The implication, I suppose, is that with diversity training, such tropes would disappear from literature. Except I’ve sat through diversity training courses for various corporate gigs, and I can’t recall anti-Jewish bias coming up. “Religion” was mentioned a lot, but never specifically Jews.

In his book “Jews Don’t Count,” David Baddiel describes how British progressives have removed or ignored antisemitism as a serious topic of discussion. He thinks it’s because Jews are perceived as having both “high and low status.” On the one (long-fingered) hand, we’re dirty and thieving. On the other hand, we’re moneyed and privileged.

This is astute, but it doesn’t fully explain the anti-Jewish motif reappearing in contemporary British writing. Surely unconscious bias does play a part. (We’re all guilty of it. Notice how I’ve used “British” when all the writers I’ve mentioned are English. There’s a difference.) But citing unconscious bias lets twenty-first-century writers off the hook too easily. Because the tropes in question are clichés, and a cliché is a sign of laziness. That’s what’s at the heart of it, I think—a combination of cultural amnesia and lazy thinking.

But let’s get back to the question of what a Jewish reader is supposed to do. I can speak only for myself by answering, “Keep reading.” Nobody needs to be canceled, no books need to be banned. We just have to recognize the complicated history of Jews in Britain, in Europe, in Western culture in its entirety. (On the function of Jews as a symbol in Western culture, I suggest David Nirenberg’s book, “Anti-Judaism”.) If we stopped reading literature when we were offended by antisemitism (or racism, or misogyny, or ableism, and so on) we wouldn’t have much left to read.

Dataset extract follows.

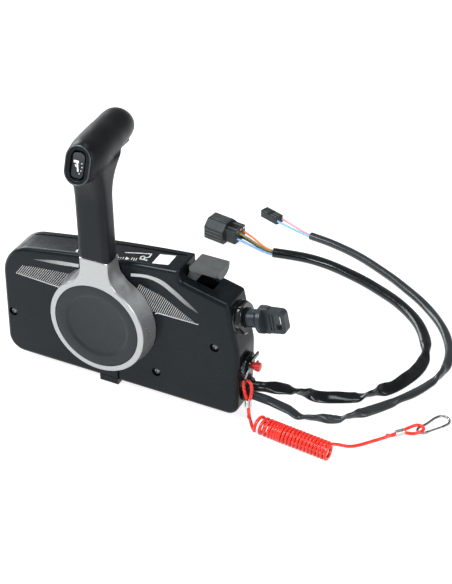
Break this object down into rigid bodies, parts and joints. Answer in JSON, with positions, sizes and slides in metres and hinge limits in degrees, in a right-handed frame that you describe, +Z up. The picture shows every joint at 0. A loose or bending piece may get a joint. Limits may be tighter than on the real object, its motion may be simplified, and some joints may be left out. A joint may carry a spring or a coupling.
{
  "type": "boat throttle control lever",
  "caption": "Side-mounted boat throttle and gear lever with a T grip, trim rocker, key switch, stop switch with coiled lanyard, and two wiring leads.",
  "frame": {"origin": "on the surface that the box stands on, at the foot's underside, under the lever's axis and midway through the box's depth", "axes": "+X aft along the box towards the key, +Y towards the boat's side panel that it is bolted to, +Z up"},
  "size_m": [0.43, 0.3863, 0.2793],
  "materials": {
    "housing_plastic": "moulded, fine grain",
    "screw_steel": "black plated",
    "bearing_plastic": "moulded acetal",
    "machined_steel": "machined",
    "spring_steel": "spring steel",
    "arm_casting": "die cast",
    "switch_black": "moulded",
    "lever_silver": "satin silver paint",
    "core_aluminium": "extruded",
    "cap_black": "satin moulded",
    "grip_rubber": "soft moulded rubber",
    "bezel_black": "satin",
    "rocker_black": "moulded",
    "tab_plastic": "moulded, fine grain",
    "nut_black": "moulded",
    "rotor_brass": "turned",
    "key_rubber": "soft moulded",
    "stop_red": "moulded",
    "clip_black": "moulded",
    "boot_rubber": "moulded",
    "sleeve_gloss": "vinyl tube",
    "sleeve_satin": "vinyl tube",
    "wire_a_colours": "vinyl",
    "wire_b_colours": "vinyl",
    "plug_plastic": "moulded",
    "lanyard_red": "polyurethane cord",
    "crimp_metal": "pressed",
    "hook_steel": "plated wire"
  },
  "bodies": {
    "housing": {"front_housing": "housing_plastic", "back_plate": "housing_plastic", "housing_screws": "screw_steel", "front_bush": "bearing_plastic", "rear_bush": "bearing_plastic", "detent_roller": "machined_steel", "detent_spring": "spring_steel", "neutral_switch": "switch_black", "shift_pivot_pin": "machined_steel", "throttle_pivot_pin": "machined_steel", "warm_up_pin": "machined_steel", "key_switch_body": "switch_black", "key_switch_washer": "nut_black", "key_switch_nut": "nut_black", "stop_switch_body": "switch_black", "stop_switch_nut": "nut_black", "harness_grommet": "boot_rubber", "sleeve_a": "sleeve_gloss", "sleeve_b": "sleeve_satin", "wires_a": "wire_a_colours", "wires_b": "wire_b_colours", "plug_a": "plug_plastic", "plug_b": "plug_plastic"},
    "lever": {"lever_base": "lever_silver", "hub_cap": "cap_black", "hub_bolt": "machined_steel", "arm_core": "core_aluminium", "arm_screws": "machined_steel", "grip": "grip_rubber", "trim_bezel": "bezel_black", "trim_switch_body": "switch_black", "main_shaft": "machined_steel", "retaining_ring": "spring_steel", "drive_gear": "machined_steel", "detent_wheel": "machined_steel"},
    "trim_rocker": {"trim_rocker": "rocker_black"},
    "lock_bar": {"neutral_lock_bar": "grip_rubber"},
    "shift_arm": {"shift_arm": "arm_casting"},
    "throttle_arm": {"throttle_arm": "arm_casting"},
    "warm_up_lever": {"warm_up_lever": "tab_plastic"},
    "key": {"key": "key_rubber", "key_rotor": "rotor_brass"},
    "stop_button": {"stop_button": "stop_red"},
    "stop_clip": {"stop_clip": "clip_black", "lanyard_loop": "lanyard_red", "near_crimp": "crimp_metal", "lanyard_drop": "lanyard_red", "lanyard_coil": "lanyard_red", "lanyard_tail": "lanyard_red", "far_crimp": "crimp_metal", "hook_loop": "lanyard_red", "snap_hook": "hook_steel"},
    "hook_gate": {"snap_hook_gate": "hook_steel"}
  },
  "joints": [
    {"name": "lever_swing", "type": "hinge", "parent": "housing", "child": "lever", "pos_m": [0, 0, 0.08], "axis": [0, 1, 0], "range_deg": [-90, 65]},
    {"name": "shift_arm_turn", "type": "hinge", "parent": "housing", "child": "shift_arm", "pos_m": [0.072, 0, 0.08], "axis": [0, 1, 0], "range_deg": [-33, 45.5]},
    {"name": "throttle_arm_turn", "type": "hinge", "parent": "housing", "child": "throttle_arm", "pos_m": [-0.064, 0, 0.08], "axis": [0, 1, 0], "range_deg": [-39.5, 54.5]},
    {"name": "trim_rock", "type": "hinge", "parent": "lever", "child": "trim_rocker", "pos_m": [-0.003, -0.04552, 0.25701], "axis": [1, 0, 0], "range_deg": [-7, 7], "stiffness_Nm_per_rad": 0.05},
    {"name": "neutral_lock", "type": "slide", "parent": "lever", "child": "lock_bar", "axis": [0, 0, 1], "range_m": [0, 0.004], "stiffness_N_per_m": 300, "springref_m": -0.002},
    {"name": "warm_up_lift", "type": "hinge", "parent": "housing", "child": "warm_up_lever", "pos_m": [0.082, 0, 0.1365], "axis": [0, 1, 0], "range_deg": [-26, 0]},
    {"name": "key_turn", "type": "hinge", "parent": "housing", "child": "key", "pos_m": [0.13069, 0, 0.1076], "axis": [0.9794, 0, 0.2019], "range_deg": [0, 90]},
    {"name": "stop_press", "type": "slide", "parent": "housing", "child": "stop_button", "axis": [-1, 0, 0], "range_m": [0, 0.003], "stiffness_N_per_m": 300, "springref_m": -0.003},
    {"name": "stop_clip_pull", "type": "slide", "parent": "housing", "child": "stop_clip", "axis": [0, -1, 0], "range_m": [0, 0.025]},
    {"name": "hook_gate_swing", "type": "hinge", "parent": "stop_clip", "child": "hook_gate", "pos_m": [0.30256, 0.04788, 0.0013], "axis": [0, 0, 1], "range_deg": [0, 18], "stiffness_Nm_per_rad": 0.02}
  ],
  "couplings": [
    {"joint": "shift_arm_turn", "follows": "lever_swing", "ratio": -0.5},
    {"joint": "throttle_arm_turn", "follows": "lever_swing", "ratio": -0.6}
  ]
}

As for contemporary writing, we haven’t yet figured out as a society how to call out these lapses without resorting to censorship or sputtering Internet fury. But I’m optimistic, believe it or not, because it’s healthy to have public discussions about antisemitism. I am gratified that Jon Stewart and David Baddiel are not in the shadows but taking up space as proud Jews in the culture of America and Britain.

As for my son, the goblins ironically provided an opportunity to open up a continuing conversation about stereotypes. Thankfully he’s moved on from “Harry Potter” to manga and animé, genres with little to say about Jews. Yet.